The National Pension Commission (PenCom) in its unaudited report on pension fund industry portfolio for the period ended March 31, 3024, stated that the pension fund assets stood at N19.76 trillion in February, but fell to N19.67 trillion in March, which was a dip of N90.29 billion.
According to PenCom the net asset value of Existing Schemes was N2.20 trillion in February, but dropped to N2.17 trillion in March. While that of CPFAS was N2.59 trillion in February, but dropped to N2.32 trillion in March.
It was gathered that Existing Schemes and CPFAS are allowed by the Pension Reform Act (PRA) 2014 to make offshore investments.
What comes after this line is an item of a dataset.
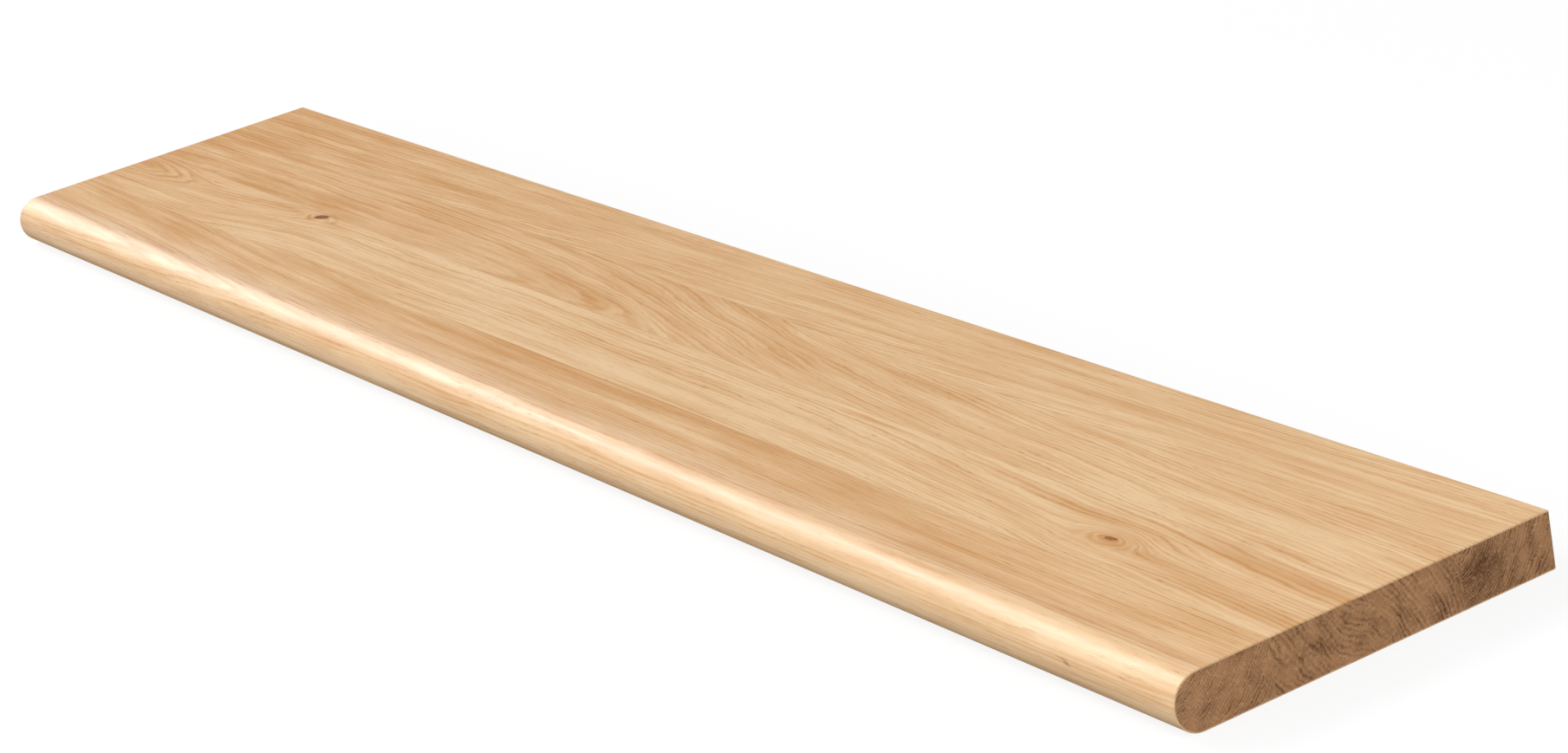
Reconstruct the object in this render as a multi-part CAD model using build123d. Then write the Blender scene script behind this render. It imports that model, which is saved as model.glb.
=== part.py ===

The pension industry regulator submitted that the pension fund assets gained N1.17 trillion between December 31, 2023 and January 31, 2024, attributing the gain to foreign currency denominated investments made by Closed Pension Fund Administrators and Existing Schemes
It noted that whilst the existing schemes and CPFAS net assets value dipped, those of Fund I to Fund VI, which are denominated in Naira appreciated.
According to the PenCom, Fund I, moved from N179 billion in February to N187 billion in March; Fund II, soared from N8.21 trillion to N8.88 trillion; Fund III, N5.11 trillion to N5.17 trillion; Fund IV, N1.41 trillion to N1.43 trillion; Fund V, N730 billion to N782 billion and Fund VI, N6.51 billion to N6.72 billion.
PenCom assured the public, especially Contributory Pension Scheme (CPS) subscribers of safety of their funds as there is no cause for an alarm.